Fajna nazwa, czyż nie? Superowa, jakby powiedział ktoś z młodzieży… super na tyle, że mimo upływu długiego czasu, bardzo długiego, zapamiętałam tą nazwę i dziś sobie przypomniałam, odnalazłam przepis /odkopałam/ i upiekłam ponownie. Bo dziś szalałam „drożdżowo”, bo było i Ciasto drożdżowe wyrabiane mikserem i Pierożki drożdżowe, no i przy okazji jest też zroślak.
A przepis pochodzi od Kasi.
Ciasto
4 szklanki mąki
1 jajko
4 dkg drożdży
1 łyżeczka cukru
2 płaskie łyżeczki soli
0,5 szklanki mleka
0,5 szklanki ciepłej wody
1/4 szklanki oleju
ulubione przyprawy ziołowe
Farsz
30 dkg dowolnej kiełbasy lub innej wędliny
20 dkg pieczarek
1 duża cebula
1 papryka świeża
olej do smażenia
przyprawa do pizzy lub zioła prowansalskie
Na wierzch
10 dkg startego na tarce sera żółtego
1 jajo
1 łyżka ketchupu (niekoniecznie)
Wykonanie
Do miski wsypać mąkę, zrobic dołek i wkruszyć drożdże, zasypać cukrem i zalać ciepłym mlekiem. Odstawić na chwilę, żeby drożdże „ruszyły”. Dodać pozostałe składniki i zagnieść ciasto, zostawić pod przykryciem do wyrośnięcia na ok. 1/2 godz.
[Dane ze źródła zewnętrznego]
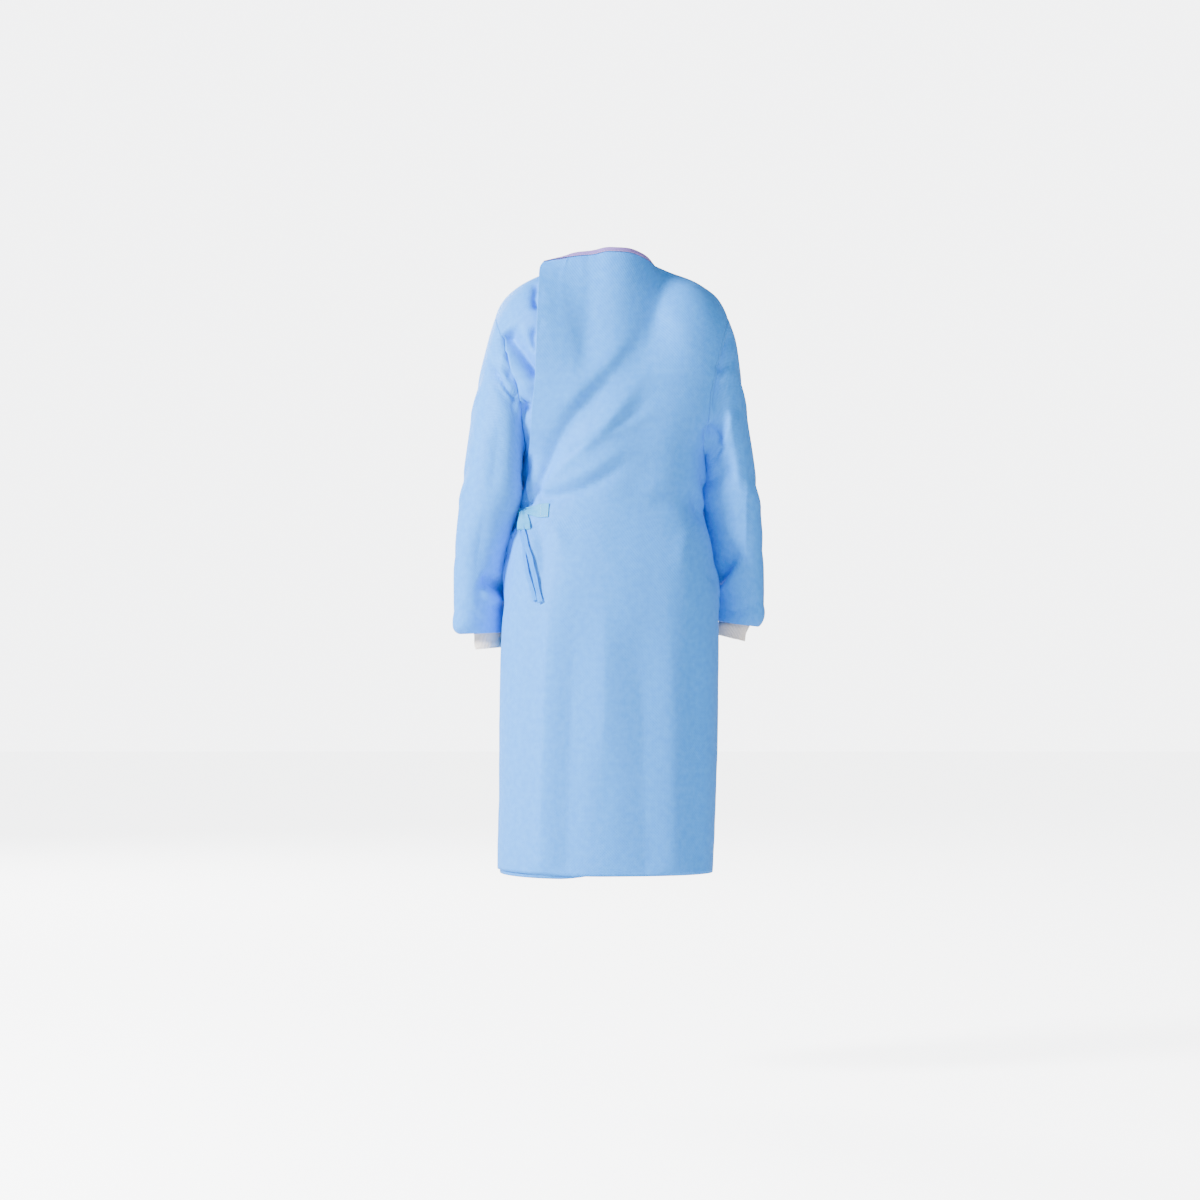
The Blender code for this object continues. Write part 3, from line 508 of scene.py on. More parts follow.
RIGHT_SLEEVE = (
    (0.209, -0.004, -0.086, 0.165, -0.004, -0.330, 0.075),
    (0.223, -0.003, -0.125, 0.1675, -0.014, -0.335, 0.073),
    (0.232, -0.003, -0.185, 0.1670, -0.028, -0.344, 0.070),
    (0.243, -0.003, -0.260, 0.1640, -0.041, -0.359, 0.067),
    (0.255, -0.005, -0.335, 0.1600, -0.051, -0.381, 0.064),
    (0.265, -0.008, -0.405, 0.1530, -0.059, -0.415, 0.061),
    (0.272, -0.018, -0.465, 0.1610, -0.069, -0.462, 0.058),
    (0.275, -0.030, -0.525, 0.1730, -0.075, -0.520, 0.055),
    (0.2765, -0.040, -0.580, 0.1800, -0.078, -0.572, 0.053),
    (0.2785, -0.046, -0.612, 0.1820, -0.082, -0.600, 0.051),
    (0.2745, -0.050, -0.630, 0.1835, -0.082, -0.616, 0.047),
    (0.2660, -0.054, -0.6400, 0.1870, -0.080, -0.6260, 0.040),
    (0.2590, -0.057, -0.6340, 0.1920, -0.078, -0.6200, 0.033),
    (0.2540, -0.058, -0.6230, 0.1985, -0.077, -0.6090, 0.028),
)
ARMHOLE_COUNT = TOP_ROWS + ARMHOLE_ROWS + 1
RINGS_A_STATION = 10
ARMHOLE_STATIONS = 4.0


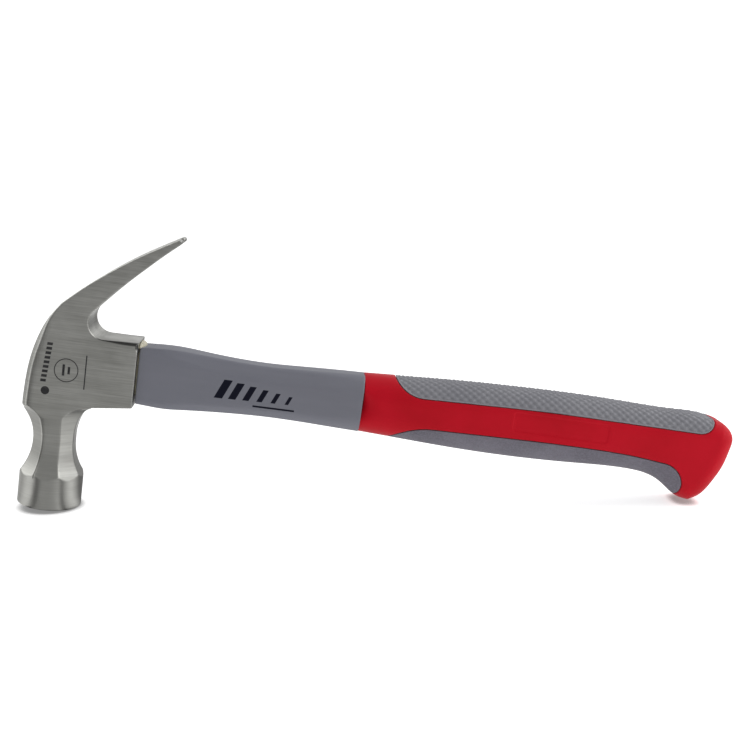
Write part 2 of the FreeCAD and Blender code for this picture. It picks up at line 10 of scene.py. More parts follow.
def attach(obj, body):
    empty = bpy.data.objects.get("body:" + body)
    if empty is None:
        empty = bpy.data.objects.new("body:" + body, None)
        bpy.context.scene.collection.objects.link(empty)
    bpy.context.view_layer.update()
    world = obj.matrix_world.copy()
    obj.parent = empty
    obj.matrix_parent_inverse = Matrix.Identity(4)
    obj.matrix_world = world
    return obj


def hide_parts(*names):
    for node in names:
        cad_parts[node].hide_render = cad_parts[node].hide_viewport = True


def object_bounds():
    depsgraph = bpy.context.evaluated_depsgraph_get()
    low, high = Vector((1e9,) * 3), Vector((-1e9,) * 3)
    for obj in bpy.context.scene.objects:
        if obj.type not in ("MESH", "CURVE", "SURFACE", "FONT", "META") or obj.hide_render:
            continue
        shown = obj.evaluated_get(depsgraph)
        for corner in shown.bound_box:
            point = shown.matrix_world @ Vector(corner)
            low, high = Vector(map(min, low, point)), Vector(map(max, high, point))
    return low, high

Pieczarki drobno pokroić i podsmażyć na łyżce oleju.
Cebulę zeszklić dodać dobno pokrojoną kiełbasę – lekko podsmażyć, dodać paprykę (też drobno pokrojoną), smażyć razem ok. 2 min. Wymieszać wsystkie składniki farszu, przyprawić.
Z wyrośniętego ciasta uformować placek o grubości ok. 2 cm, wycinać szklanką kółka (jak do pierogów), nakładać farsz formując kulkę.
Takie „nadziane” kuleczki układać na natłuszczonej blaszce bez odstępów. wierzch posmarować jajem wymieszanym z łyżką ketchupu, posypać żółtym serem i odstawić na 10 min.
Piec w temp. 180 st.C ok. 30-40 min. Powinny się ładnie zrumienić.
Na blachę 24×36 cm wchodzi 24 kulek .
Podawać w całości (każdy odłamuje sobie bułeczkę) np. z sosem czosnkowym.
Można przygotować też inny farsz, dziś zrobiłam np. kilka nadzianych…bigosem.